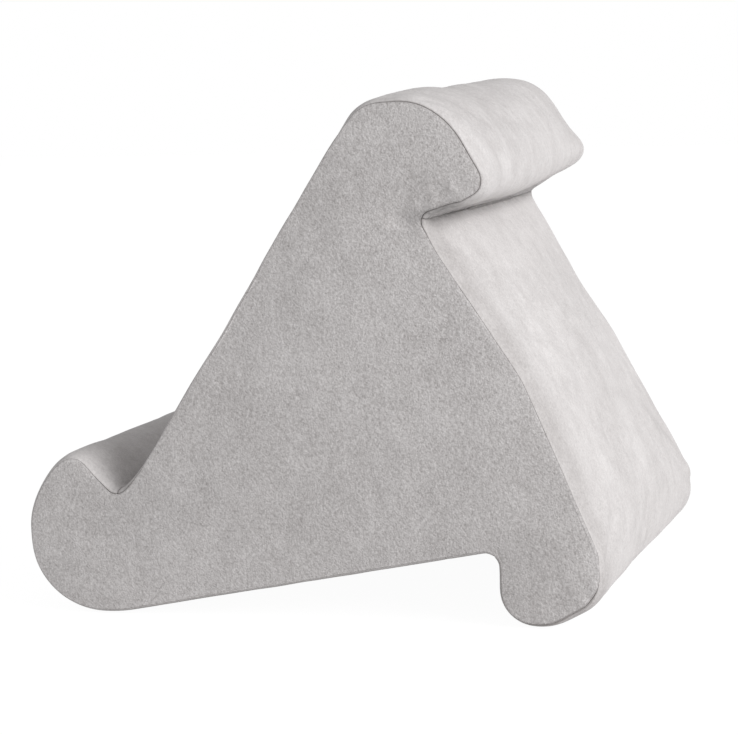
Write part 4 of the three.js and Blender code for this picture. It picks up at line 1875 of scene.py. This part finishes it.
# ---- Assembly -----------------------------------------------------------------------------
# Where the stuffing stands out or falls in: centre and reach in millimetres, then the height.
SWELLS = (
    Swell((118, -128, 42), (70, 38, 42), 2.2 * MM, (0, -1, 0.2)),
    Swell((-120, 96, 128), (75, 42, 38), -5.0 * MM, (0, 0.84, 0.54)),
    Swell((-120, 138, 32), (80, 32, 32), 5.6 * MM, (0, 1, 0)),
    Swell((-120, 80, 222), (60, 22, 22), -3.4 * MM, (0, 1, 0.2)),
    Swell((-116, 86, 200), (24, 10, 10), 2.6 * MM, (0, 1, -0.15)),
    Swell((116, 30, 236), (34, 20, 20), -2.0 * MM, (0, -0.4, 1)),
    Swell((58, 44, 240), (17, 26, 14), 0.9 * MM, (0, 0, 1)),
    Swell((28, 46, 240), (15, 26, 14), -0.8 * MM, (0, 0, 1)),
    Swell((118, -125, 75), (60, 13, 10), 2.0 * MM, (0, -0.6, 0.8)),
    Swell((120, 48, 183), (8, 6, 4.5), -1.9 * MM, (1, 0, 0)),
    Swell((116, 69, 184), (10, 9, 5), 1.2 * MM, (1, 0, 0)),
    Swell((116, 87, 195), (20, 9, 9), 2.6 * MM, (0, 0.85, -0.5)),
    Swell((70, 62, 176), (30, 10, 8), 1.0 * MM, (0, 0.7, 0.7)),
    Swell((114, -91, 56), (16, 11, 10), 2.2 * MM, (0, -0.4, 1)),
    Swell((-20, -117, 77), (150, 16, 14), 1.2 * MM, (0, -0.3, 1)),
)
# Folds in the cloth: the line in millimetres, then depth and width.
CREASES = (
    Crease(((110, 59, 236), (98, 70, 231), (84, 78, 222)), 0.8 * MM, 3 * MM),
    Crease(((86, 46, 239), (78, 62, 235), (74, 74, 226)), 0.7 * MM, 4.5 * MM),
    Crease(((34, 42, 239), (26, 60, 235), (30, 74, 225)), 1.0 * MM, 6.5 * MM),
    Crease(((-12, 58, 238), (5, 68, 231), (11, 75, 224)), 0.9 * MM, 6 * MM),
    Crease(((-70, 40, 242), (-62, 62, 238), (-66, 76, 226)), 1.0 * MM, 8 * MM),
    Crease(((119, 57, 182), (119, 58, 191)), 1.3 * MM, 2.4 * MM),
    Crease(((119, 44, 183), (119, 56, 182)), 0.9 * MM, 2.6 * MM),
    Crease(((119, 65, 196), (118, 70, 189)), 0.9 * MM, 2.6 * MM),
    Crease(((119, 75, 199), (118, 78, 191)), 0.7 * MM, 2.6 * MM),
    Crease(((120, 122, 26), (118, 130, 15)), 0.8 * MM, 2.4 * MM),
    Crease(((110, 60, 178), (96, 66, 168)), 0.6 * MM, 3 * MM),
    Crease(((84, 59, 180), (74, 66, 168)), 0.5 * MM, 4 * MM),
    Crease(((40, 92, 122), (36, 118, 66)), 0.8 * MM, 14 * MM),
    Crease(((-52, 84, 140), (-46, 122, 62)), 0.8 * MM, 16 * MM),
)


def sewn_cover(width: float, profile: Profile) -> Cover:
    """The cover at its full size: filled, settled and creased.

    Args:
        width: width of the stand.
        profile: its side profile.

    Returns:
        The cover, ready to be cut into its panels.
    """
    cover = Cover(profile, width, creases=CREASES, swells=SWELLS)
    cover.build()
    cover.relax()
    cover.soften()
    return cover


def main() -> None:
    """Builds the stand, dresses it and sets up the studio."""
    logging.basicConfig(level=logging.INFO, format="%(message)s")
    low, high = CAD_BOX
    profile = Profile(depth=high.y - low.y, height=high.z - low.z)
    Studio().build()
    cover = sewn_cover(high.x - low.x, profile)
    cover.dress()
    FoamBlock(cover).build()
    thread = TwistedThread().material("sewing_thread")
    stitches = stitch_tree()
    SeamStitching(cover, stitches, thread).build()
    ZipFastener(ZipPlace(profile), stitches, thread).build()


if __name__ == "__main__":
    main()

——

DESCRIPTION OF THE TASK: Make an exact copy of the listing, including every line.

CORRECT RESPONSE:
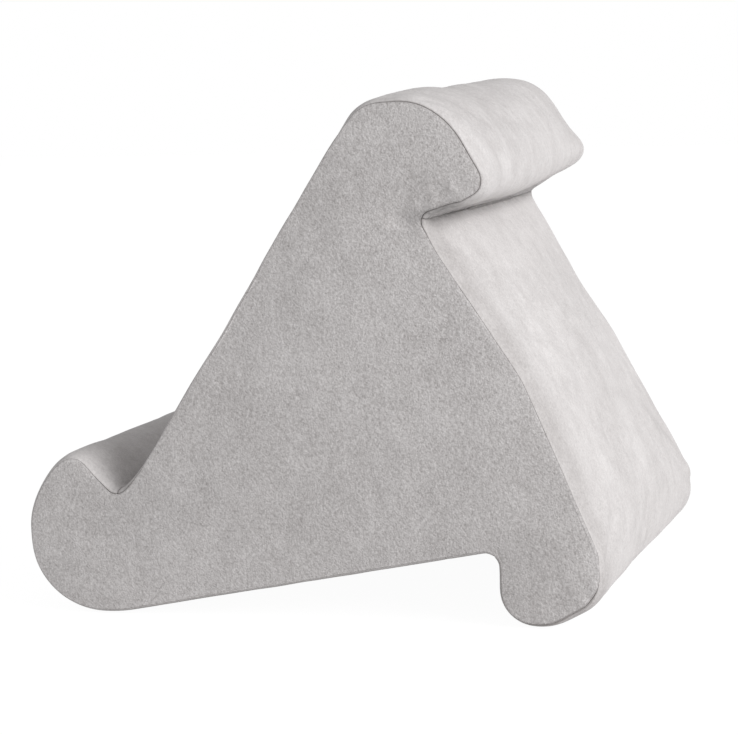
Write part 4 of the three.js and Blender code for this picture. It picks up at line 1875 of scene.py. This part finishes it.
# ---- Assembly -----------------------------------------------------------------------------
# Where the stuffing stands out or falls in: centre and reach in millimetres, then the height.
SWELLS = (
    Swell((118, -128, 42), (70, 38, 42), 2.2 * MM, (0, -1, 0.2)),
    Swell((-120, 96, 128), (75, 42, 38), -5.0 * MM, (0, 0.84, 0.54)),
    Swell((-120, 138, 32), (80, 32, 32), 5.6 * MM, (0, 1, 0)),
    Swell((-120, 80, 222), (60, 22, 22), -3.4 * MM, (0, 1, 0.2)),
    Swell((-116, 86, 200), (24, 10, 10), 2.6 * MM, (0, 1, -0.15)),
    Swell((116, 30, 236), (34, 20, 20), -2.0 * MM, (0, -0.4, 1)),
    Swell((58, 44, 240), (17, 26, 14), 0.9 * MM, (0, 0, 1)),
    Swell((28, 46, 240), (15, 26, 14), -0.8 * MM, (0, 0, 1)),
    Swell((118, -125, 75), (60, 13, 10), 2.0 * MM, (0, -0.6, 0.8)),
    Swell((120, 48, 183), (8, 6, 4.5), -1.9 * MM, (1, 0, 0)),
    Swell((116, 69, 184), (10, 9, 5), 1.2 * MM, (1, 0, 0)),
    Swell((116, 87, 195), (20, 9, 9), 2.6 * MM, (0, 0.85, -0.5)),
    Swell((70, 62, 176), (30, 10, 8), 1.0 * MM, (0, 0.7, 0.7)),
    Swell((114, -91, 56), (16, 11, 10), 2.2 * MM, (0, -0.4, 1)),
    Swell((-20, -117, 77), (150, 16, 14), 1.2 * MM, (0, -0.3, 1)),
)
# Folds in the cloth: the line in millimetres, then depth and width.
CREASES = (
    Crease(((110, 59, 236), (98, 70, 231), (84, 78, 222)), 0.8 * MM, 3 * MM),
    Crease(((86, 46, 239), (78, 62, 235), (74, 74, 226)), 0.7 * MM, 4.5 * MM),
    Crease(((34, 42, 239), (26, 60, 235), (30, 74, 225)), 1.0 * MM, 6.5 * MM),
    Crease(((-12, 58, 238), (5, 68, 231), (11, 75, 224)), 0.9 * MM, 6 * MM),
    Crease(((-70, 40, 242), (-62, 62, 238), (-66, 76, 226)), 1.0 * MM, 8 * MM),
    Crease(((119, 57, 182), (119, 58, 191)), 1.3 * MM, 2.4 * MM),
    Crease(((119, 44, 183), (119, 56, 182)), 0.9 * MM, 2.6 * MM),
    Crease(((119, 65, 196), (118, 70, 189)), 0.9 * MM, 2.6 * MM),
    Crease(((119, 75, 199), (118, 78, 191)), 0.7 * MM, 2.6 * MM),
    Crease(((120, 122, 26), (118, 130, 15)), 0.8 * MM, 2.4 * MM),
    Crease(((110, 60, 178), (96, 66, 168)), 0.6 * MM, 3 * MM),
    Crease(((84, 59, 180), (74, 66, 168)), 0.5 * MM, 4 * MM),
    Crease(((40, 92, 122), (36, 118, 66)), 0.8 * MM, 14 * MM),
    Crease(((-52, 84, 140), (-46, 122, 62)), 0.8 * MM, 16 * MM),
)


def sewn_cover(width: float, profile: Profile) -> Cover:
    """The cover at its full size: filled, settled and creased.

    Args:
        width: width of the stand.
        profile: its side profile.

    Returns:
        The cover, ready to be cut into its panels.
    """
    cover = Cover(profile, width, creases=CREASES, swells=SWELLS)
    cover.build()
    cover.relax()
    cover.soften()
    return cover


def main() -> None:
    """Builds the stand, dresses it and sets up the studio."""
    logging.basicConfig(level=logging.INFO, format="%(message)s")
    low, high = CAD_BOX
    profile = Profile(depth=high.y - low.y, height=high.z - low.z)
    Studio().build()
    cover = sewn_cover(high.x - low.x, profile)
    cover.dress()
    FoamBlock(cover).build()
    thread = TwistedThread().material("sewing_thread")
    stitches = stitch_tree()
    SeamStitching(cover, stitches, thread).build()
    ZipFastener(ZipPlace(profile), stitches, thread).build()


if __name__ == "__main__":
    main()